## Begin DATA EXCERPT
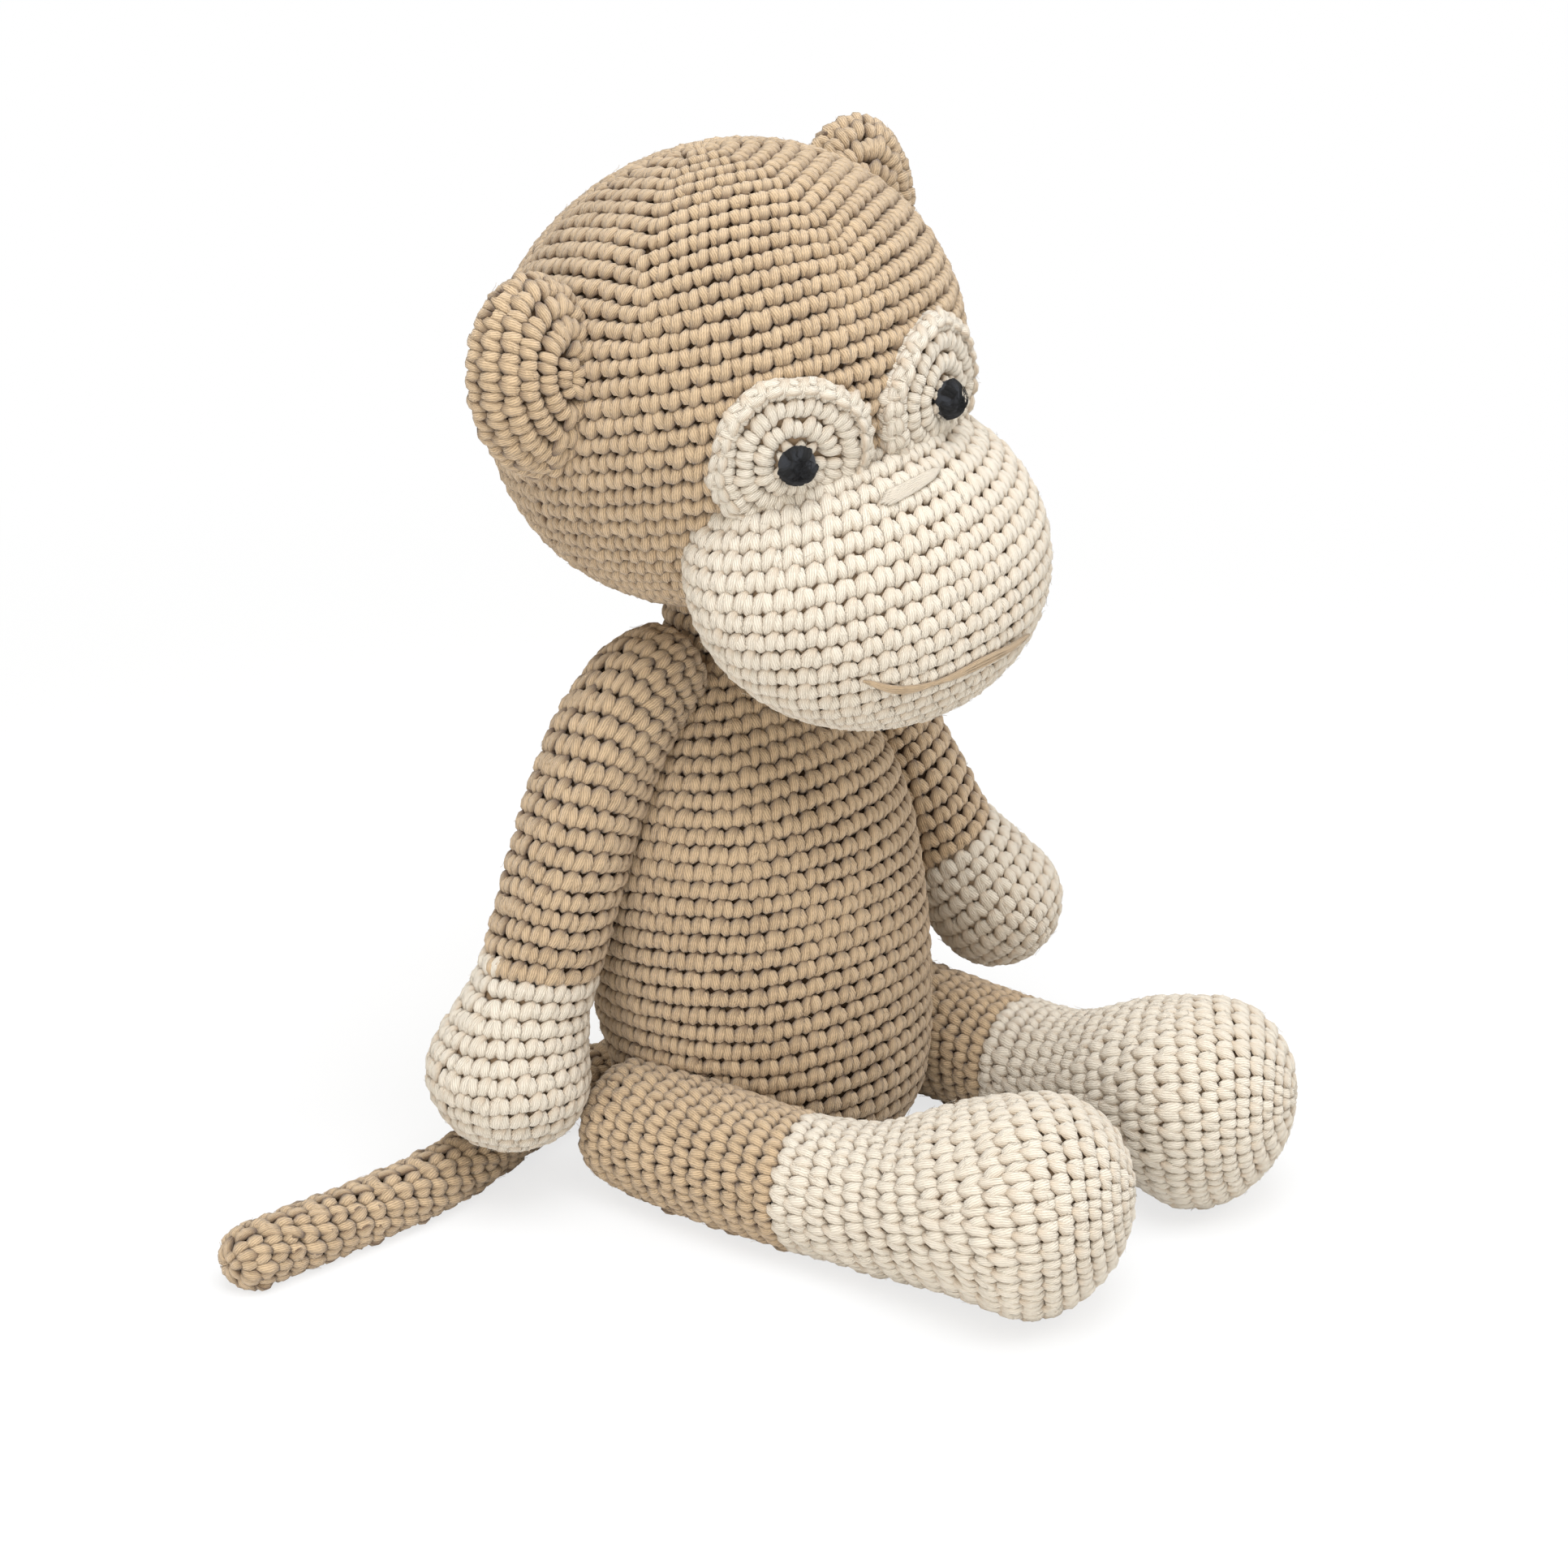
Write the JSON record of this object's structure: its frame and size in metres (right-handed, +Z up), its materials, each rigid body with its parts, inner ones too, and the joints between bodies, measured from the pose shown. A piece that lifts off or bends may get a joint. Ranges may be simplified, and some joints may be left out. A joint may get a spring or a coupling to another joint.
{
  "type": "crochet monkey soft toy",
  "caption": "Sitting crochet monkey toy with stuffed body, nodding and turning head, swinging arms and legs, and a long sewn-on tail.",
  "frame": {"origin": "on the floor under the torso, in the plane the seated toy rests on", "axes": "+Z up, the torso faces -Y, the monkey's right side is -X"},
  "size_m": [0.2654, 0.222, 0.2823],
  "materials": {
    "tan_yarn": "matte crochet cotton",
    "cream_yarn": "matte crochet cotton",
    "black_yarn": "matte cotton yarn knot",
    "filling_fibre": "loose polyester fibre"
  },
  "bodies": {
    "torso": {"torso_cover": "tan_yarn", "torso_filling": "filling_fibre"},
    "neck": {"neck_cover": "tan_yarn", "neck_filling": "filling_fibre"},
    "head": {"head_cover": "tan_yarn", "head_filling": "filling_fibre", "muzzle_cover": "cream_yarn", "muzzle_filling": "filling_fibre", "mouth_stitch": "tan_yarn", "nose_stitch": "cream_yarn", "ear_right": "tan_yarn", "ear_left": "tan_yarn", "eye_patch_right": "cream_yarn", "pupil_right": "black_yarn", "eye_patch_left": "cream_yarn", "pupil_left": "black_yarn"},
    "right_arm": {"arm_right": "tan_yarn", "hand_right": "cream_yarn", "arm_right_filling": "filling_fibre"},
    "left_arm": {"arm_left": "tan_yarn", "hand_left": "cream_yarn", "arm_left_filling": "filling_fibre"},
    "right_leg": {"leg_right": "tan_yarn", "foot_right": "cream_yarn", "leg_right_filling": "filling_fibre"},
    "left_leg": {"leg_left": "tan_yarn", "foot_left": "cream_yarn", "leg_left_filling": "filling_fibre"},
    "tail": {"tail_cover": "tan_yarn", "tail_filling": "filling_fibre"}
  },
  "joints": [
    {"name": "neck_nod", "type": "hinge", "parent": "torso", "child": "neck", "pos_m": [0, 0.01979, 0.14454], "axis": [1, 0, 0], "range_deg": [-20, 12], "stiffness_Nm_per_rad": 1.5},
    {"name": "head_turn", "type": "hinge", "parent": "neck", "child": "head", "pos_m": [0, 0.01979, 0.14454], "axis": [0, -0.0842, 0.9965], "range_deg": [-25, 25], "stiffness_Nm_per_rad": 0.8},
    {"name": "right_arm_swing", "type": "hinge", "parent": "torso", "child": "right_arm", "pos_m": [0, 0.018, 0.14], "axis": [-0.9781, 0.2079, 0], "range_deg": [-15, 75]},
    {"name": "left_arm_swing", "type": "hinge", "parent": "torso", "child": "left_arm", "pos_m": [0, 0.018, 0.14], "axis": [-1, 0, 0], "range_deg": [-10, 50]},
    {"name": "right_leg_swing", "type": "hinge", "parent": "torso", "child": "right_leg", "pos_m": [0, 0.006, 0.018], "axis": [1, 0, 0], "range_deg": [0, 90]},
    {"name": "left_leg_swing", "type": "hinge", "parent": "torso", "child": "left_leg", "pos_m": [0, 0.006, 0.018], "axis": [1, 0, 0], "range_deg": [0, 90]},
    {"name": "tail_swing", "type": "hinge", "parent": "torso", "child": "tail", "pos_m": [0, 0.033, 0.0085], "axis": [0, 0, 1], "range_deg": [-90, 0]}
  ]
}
## End DATA EXCERPT
**WRITTEN PROBLEM**
Using the material above, gather every line that includes "frame".

**ANSWER TO THE TASK**
Write the JSON record of this object's structure: its frame and size in metres (right-handed, +Z up), its materials, each rigid body with its parts, inner ones too, and the joints between bodies, measured from the pose shown. A piece that lifts off or bends may get a joint. Ranges may be simplified, and some joints may be left out. A joint may get a spring or a coupling to another joint.
  "frame": {"origin": "on the floor under the torso, in the plane the seated toy rests on", "axes": "+Z up, the torso faces -Y, the monkey's right side is -X"},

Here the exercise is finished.